Back in the day, while still in school at Ogden High, the band was earning $600 per performance by the end of the 60s. "That was when minimum wage was $1 an hour and gas was 25 cents a gallon," Nichols remembers. A regular job would have meant a pay cut.
Kaufman et al went on to play in a number of Western states, as far away as Washington, spent a summer at Lagoon as the opening act for some of the biggest names in the business, the Mamas and the Papas for one. That's when Lagoon was a major concert venue.
The list of names they opened for are well known to anyone over the age of 30.
The rest of you, if curious, can ask your parents: Jan and Dean, The Grass Roots, The Buckinghams, The Monkees, Don McLean, Firefall, plus Tommy James and the Shondells. Still no word on what a Shondell is, say Kaufman and Nichols.
Memorable are the encounters with rock icons Johnny Rivers and Three Dog Night, the latter one of their favorite collections of stories.
"Steve has never hit the high notes he did with Chuck Negron that night," said Nichols of their session with Three Dog Night. "Their bass player's belt buckle scratched Steve's bass, which he still has."
They never did open for the supergroup. But they knew the band liked to visit a certain club, the Winery, after hours following their Salt Lake concerts.
So Still Rain landed a show date there. And waited.
"They locked the doors at The Winery," Kaufman recalled. "It was after hours and they told the patrons a special guest was coming and they could stay if they wanted. But the doors would be locked."
"We had equipment lined up for them and asked them to jam," Nichols said. "The crowd went wild. We got an hour and 20 minutes with them."
Three Dog Night was very supportive, even remembered them when Kaufman and Nichols and a few other members said hello in the 1990s at the Wendover casino that books re-united 1960s and 1970s groups.
But the band found contemporary icon Johnny Rivers a bit distant. "He never talked to us," Kaufman said. "We're not used to that."
They were set to open for Rivers at Lagoon, and Rivers' contract apparently required he be paid before he performed.
Lagoon found they couldn't do that, planning to cover his full fee out of the gate. So Rivers was not going to play. "I couldn't believe it," Kaufman said. "All our friends were there, ready to watch us play, and watch him play." So Kaufman et al somehow came up with the up-front $7,500, later reimbursed by Lagoon.

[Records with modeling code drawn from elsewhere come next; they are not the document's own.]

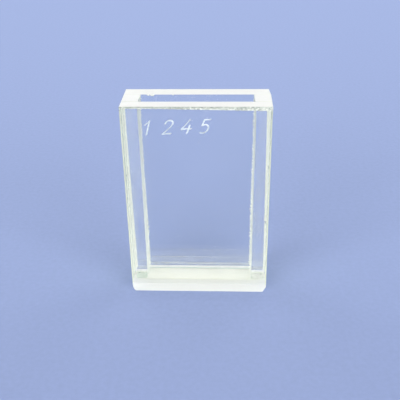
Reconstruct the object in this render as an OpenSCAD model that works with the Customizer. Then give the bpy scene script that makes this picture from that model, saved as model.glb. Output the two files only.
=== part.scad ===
// Rectangular optical cell (cuvette) for a photometer.
// Two polished windows stand face to face on a thin base plate, held apart by two side walls,
// and the five glass plates are bonded into one open-topped box. Light crosses it along Y, so the
// gap between the windows is the optical path. The side walls, the rims and the base are ground.
// Frame: +Z up, the front window faces -Y, the origin is the middle of the underside.

/* [Cell] */
// Outer width, across the windows
cell_w = 22; // [12:0.5:60]
// Outer height, from the underside to the rim
cell_h = 32; // [12:0.5:80]
// Optical path: the clear gap between the two windows
path_l = 3; // [1:0.5:50]

/* [Plates] */
// Thickness of the front window
front_t = 2.5; // [1:0.1:5]
// Thickness of the rear window
rear_t = 2.5; // [1:0.1:5]
// Thickness of each side wall
wall_t = 2.5; // [1:0.1:5]
// Thickness of the base plate
base_t = 1.5; // [0.8:0.1:5]

/* [Ground edges] */
// Chamfer along the front window's upper edge
rim_chamfer = 0.35; // [0.1:0.05:0.8]
// Chamfer along the rear window's upper edge
rear_rim_chamfer = 0.15; // [0.1:0.05:0.8]
// Chamfer up each upright corner
corner_chamfer = 0.2; // [0.05:0.05:0.6]
// How far the rear window's right edge tapers in across its thickness
edge_taper = 0.2; // [0.05:0.05:0.8]
// Chamfer along the underside's front edge
foot_chamfer = 0.05; // [0.05:0.05:0.5]
// Bevel along the underside's rear edge: how far it cuts in
rear_bevel_w = 0.3; // [0.1:0.05:1.5]
// Bevel along the underside's rear edge: how high it reaches
rear_bevel_h = 1.1; // [0.1:0.05:2]
// Rounded lower left end: how far it cuts in
left_round_w = 0.5; // [0.1:0.05:1.5]
// Rounded lower left end: how high it reaches
left_round_h = 1.4; // [0.1:0.05:2]
// Bevelled lower right end: how far it cuts in
right_bevel_w = 0.5; // [0.1:0.05:1.5]
// Bevelled lower right end: how high it reaches
right_bevel_h = 0.9; // [0.1:0.05:2]

/* [Hidden] */

half_w = cell_w / 2;
cell_d = front_t + path_l + rear_t; // outer depth, along the light
front_y = -cell_d / 2;              // outer face of the front window
rear_y = cell_d / 2;                // outer face of the rear window
gap_front = front_y + front_t;      // liquid side of the front window
gap_rear = rear_y - rear_t;         // liquid side of the rear window
gap_half_w = half_w - wall_t;       // liquid side of each wall, from the middle
over = 1;                           // how far a cutting form runs past the cell
round_step = 15;                    // degrees between two points of the rounded end

CLEAR_GLASS = [0.80, 0.88, 0.92, 0.45]; // polished plates
GROUND_GLASS = [0.93, 0.96, 0.93];      // plates seen by their ground faces

// Seen from above: the four upright corners are chamfered, and the rear window's right edge tapers.
module plan_outline() {
    polygon([
        [-half_w, front_y + corner_chamfer],
        [-half_w + corner_chamfer, front_y],
        [half_w - corner_chamfer, front_y],
        [half_w, front_y + corner_chamfer],
        [half_w, gap_rear],
        [half_w - edge_taper, rear_y - corner_chamfer],
        [half_w - edge_taper - corner_chamfer, rear_y],
        [-half_w + corner_chamfer, rear_y],
        [-half_w, rear_y - corner_chamfer]
    ]);
}

// Seen from the side, with y to the right: the rim and the foot are chamfered, and the rear foot is bevelled.
module side_outline() {
    polygon([
        [front_y + foot_chamfer, 0],
        [rear_y - rear_bevel_w, 0],
        [rear_y, rear_bevel_h],
        [rear_y, cell_h - rear_rim_chamfer],
        [rear_y - rear_rim_chamfer, cell_h],
        [front_y + rim_chamfer, cell_h],
        [front_y, cell_h - rim_chamfer],
        [front_y, foot_chamfer]
    ]);
}

// Quarter of an ellipse from the left side down to the underside.
left_round = [
    for (a = [0 : round_step : 90])
        [-half_w + left_round_w * (1 - cos(a)), left_round_h * (1 - sin(a))]
];

// Seen from the front: the lower left corner is worn round and the lower right one is bevelled.
module front_outline() {
    polygon(concat(
        left_round,
        [
            [half_w - right_bevel_w, 0],
            [half_w, right_bevel_h],
            [half_w, cell_h],
            [-half_w, cell_h]
        ]
    ));
}

// The outer form that the bonded cell is ground to.
module ground_form() {
    intersection() {
        linear_extrude(cell_h) plan_outline();
        translate([-half_w - over, 0, 0])
            rotate([90, 0, 90]) linear_extrude(cell_w + 2 * over) side_outline();
        translate([0, rear_y + over, 0])
            rotate([90, 0, 0]) linear_extrude(cell_d + 2 * over) front_outline();
    }
}

// One plate of the cell: the block from corner a to corner b, within the outer form.
module plate(a, b) {
    intersection() {
        ground_form();
        translate(a) cube(b - a);
    }
}

module base_plate() {
    color(GROUND_GLASS)
        plate([-half_w - over, front_y - over, -over], [half_w + over, rear_y + over, base_t]);
}

module front_window() {
    color(CLEAR_GLASS)
        plate([-half_w - over, front_y - over, base_t], [half_w + over, gap_front, cell_h + over]);
}

module rear_window() {
    color(CLEAR_GLASS)
        plate([-half_w - over, gap_rear, base_t], [half_w + over, rear_y + over, cell_h + over]);
}

module left_wall() {
    color(GROUND_GLASS)
        plate([-half_w - over, gap_front, base_t], [-gap_half_w, gap_rear, cell_h + over]);
}

module right_wall() {
    color(GROUND_GLASS)
        plate([gap_half_w, gap_front, base_t], [half_w + over, gap_rear, cell_h + over]);
}

base_plate();
front_window();
rear_window();
left_wall();
right_wall();
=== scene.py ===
import itertools
import math

import bmesh
import bpy
from mathutils import Euler, Matrix, Vector, noise


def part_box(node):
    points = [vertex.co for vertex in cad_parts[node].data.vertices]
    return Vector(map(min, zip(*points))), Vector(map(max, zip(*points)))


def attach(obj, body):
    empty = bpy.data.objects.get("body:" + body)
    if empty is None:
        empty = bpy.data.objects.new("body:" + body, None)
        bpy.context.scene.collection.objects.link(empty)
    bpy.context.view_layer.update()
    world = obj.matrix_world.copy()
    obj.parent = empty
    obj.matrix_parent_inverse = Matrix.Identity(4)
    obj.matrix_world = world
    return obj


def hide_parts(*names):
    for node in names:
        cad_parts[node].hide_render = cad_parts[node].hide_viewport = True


# Looks of a rectangular optical cell: five bonded glass plates, polished where light crosses them and
# ground everywhere else. Each plate is one closed mesh whose faces carry their own finish. Shapes are
# worked out in millimetres, from the boxes of the CAD nodes, and become metres when a mesh is made.

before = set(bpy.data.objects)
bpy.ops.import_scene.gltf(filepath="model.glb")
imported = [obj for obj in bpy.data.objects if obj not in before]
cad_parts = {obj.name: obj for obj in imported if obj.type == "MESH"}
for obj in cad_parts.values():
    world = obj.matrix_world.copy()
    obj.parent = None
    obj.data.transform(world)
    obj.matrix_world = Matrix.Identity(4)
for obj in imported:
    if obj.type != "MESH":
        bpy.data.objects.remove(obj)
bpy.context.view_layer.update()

MM = 0.001
BODY = "root"

# ---------------------------------------------------------------- sizes, in millimetres


def node_box(node):
    """Lowest and highest corner of a CAD node, in millimetres."""
    low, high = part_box(node)
    return low / MM, high / MM


FRONT_LO, FRONT_HI = node_box("front_window")
REAR_LO, REAR_HI = node_box("rear_window")
LEFT_LO, LEFT_HI = node_box("left_wall")
RIGHT_LO, RIGHT_HI = node_box("right_wall")
BASE_LO, BASE_HI = node_box("base_plate")

GAP_FRONT = FRONT_HI.y           # liquid side of the front window
GAP_REAR = REAR_LO.y             # liquid side of the rear window
CAVITY_LEFT = LEFT_HI.x          # liquid side of the left wall
CAVITY_RIGHT = RIGHT_LO.x        # liquid side of the right wall
CELL_TOP = FRONT_HI.z
JOINT_Z = BASE_HI.z              # where the four uprights stand on the base plate

BOND_GAP = 0.004                 # keeps two bonded faces from lying in one plane
STATION = 0.1                    # spacing of the points along an uneven edge
SEAM = 0.03                      # arris on an edge that no cut is given for
EDGE_TAPER = 0.2                 # how far the right side has come in at the rear, from the rear joint on
LEFT_LEAN = 0.09                 # how far the left side leans in at its foot
RIGHT_LEAN = 0.035               # how far the right side lies in from the CAD face
LEAN_START = 1.5                 # how far under the rim it has come in by that much
LEAN_BLEND = 0.6                 # how far out from a side wall's middle the lean comes in

# ---------------------------------------------------------------- widths along an edge


def clamp(value):
    return min(1.0, max(0.0, value))


def steady(value):
    """A width that is the same all along an edge."""
    return lambda t: value


def slope(low, high, start, end):
    """A width that changes evenly from one end of an edge to the other."""
    return lambda t: start + (end - start) * (t - low) / (high - low)


def ramp(low, high, start, end):
    """A width that is even below one place along an edge, changes, and is even again above another."""

    def width(t):
        part = clamp((t - low) / (high - low))
        part = part * part * (3.0 - 2.0 * part)
        return start + (end - start) * part

    return width


FINE_WAVER = 0.6                 # strength of the second, finer waver of a ragged edge
FINE_PITCH = 2.9                 # how much finer it is


def ragged(mean, amount, pitch, seed, chips=()):
    """Width of a ground edge at t along it: a mean, which may change along it, a waver, and chips.

    A chip is (centre, half width, depth)."""

    def width(t):
        base = mean(t) if callable(mean) else mean
        waver = noise.noise(Vector((t / pitch, seed, 0.0)))
        waver += FINE_WAVER * noise.noise(Vector((FINE_PITCH * t / pitch, seed, 7.0)))
        total = base + amount * waver
        for centre, half, depth in chips:
            total += depth * max(0.0, 1.0 - ((t - centre) / half) ** 2)
        return total

    return width


BEAD_PITCH = 0.22
BEAD_LEAST = 0.015


def bead(mean, amount, seed, drops=()):
    """A bead of cement along an edge: rough at a fine scale, and never quite gone."""
    rough = ragged(mean, amount, BEAD_PITCH, seed, drops)
    return lambda t: max(BEAD_LEAST, rough(t))


# ---------------------------------------------------------------- boxes with uneven edges

SIDES = ("x0", "x1", "y0", "y1", "z0", "z1")


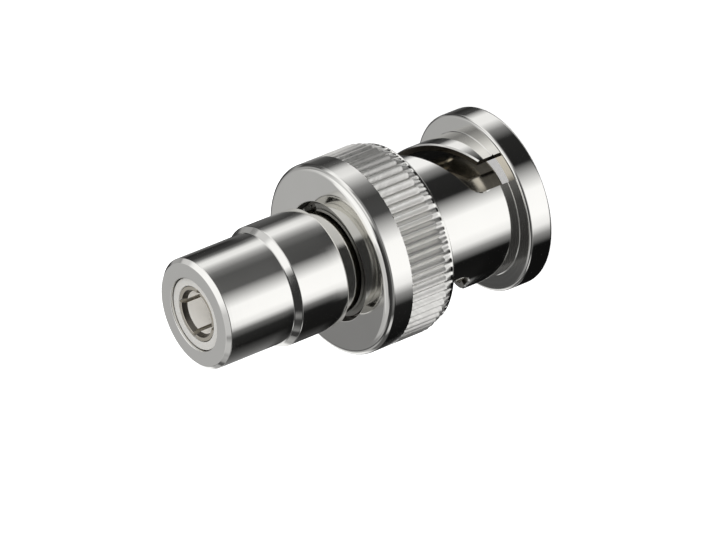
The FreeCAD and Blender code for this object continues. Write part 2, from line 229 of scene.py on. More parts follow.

The year the band spent as Flesh had its moments. "We just did Doors songs," Kaufman said.
Their lead singer at the time was a devotee of lead singer Jim Morrison, possibly more than he needed to be.
Shortly after Morrison's arrest at a Miami concert in 1969 on lewdness charges (charges posthumously pardoned a few years ago by the Florida governor), Kaufman's singer made the mistake of talking about the Miami incident, even mimicking it on stage at Ben Lomond High School.
"We were asked not to come back," said Kaufman. "I think we were banned from the entire Ogden School District for a while."
They never toyed in the drug scene, they say, but there was alcohol. "Early on when we played in clubs, sometimes we were paid in beer.," Kaufman said.
By 1974 the group actually had a record company contract offer, in the Still Rain days. But the contract gave most of the money to the record company, Three Dog Night's label, Kaufman and Nichols recall.
Plus band members at the time were entertaining better offers: falling in love, marriage and families.
Nichols and another near-50-year member, Scott Jensen, both percussionists, eventually joined Kaufman's now 35-year-old Ogden law firm. Kaufman is a former Utah State Bar president as well as bass player and vocalist.
The 8-member band today is a combination of working professionals and music diehards.
Stu Young, an Ogden insurance executive on trombone, guitar and vocals, has been a member 45 years. Ray Barrios, a Salt Lake lawyer, has played trumpet with the group since 1970, often joined by his father, the late Ray Sr., also on trumpet.
Guitarist Mike Schoenfeld, a professional photographer from Salt Lake, has been a member since 1980.
Lead singer Rachelle Valdez, Centerville, is a regional insurance administrator, joining the band 15 years ago, shortly after they played at her wedding.
Insurance broker and saxophone player Cy Schmidt, Salt Lake, is the newest member, with a year in. But his ties go back decades as his high school band teacher was the late Clint Frohm, who spent 40 years with the band.
They say sometimes it's hard to sort which, the band or the day job, is what they do "on the side."
The music is there when the day job doesn't satisfy, Schmidt said, or vice versa.
"It's a total distraction when you play," Barrios said. "You can't think of anything else."
"But we were smart enough not to give up our day jobs," said Jensen, while admitting he likes to claim the band paid for his house.
Mortgages do get paid off early, Young added during the general discussion on dual careers.
"The band was money to go to college," Barrios summed up.
They remain unconcerned they never hit the so-called big time.
"The thrill of playing before 10,000 people is enough," Nichols concluded. "And we did that."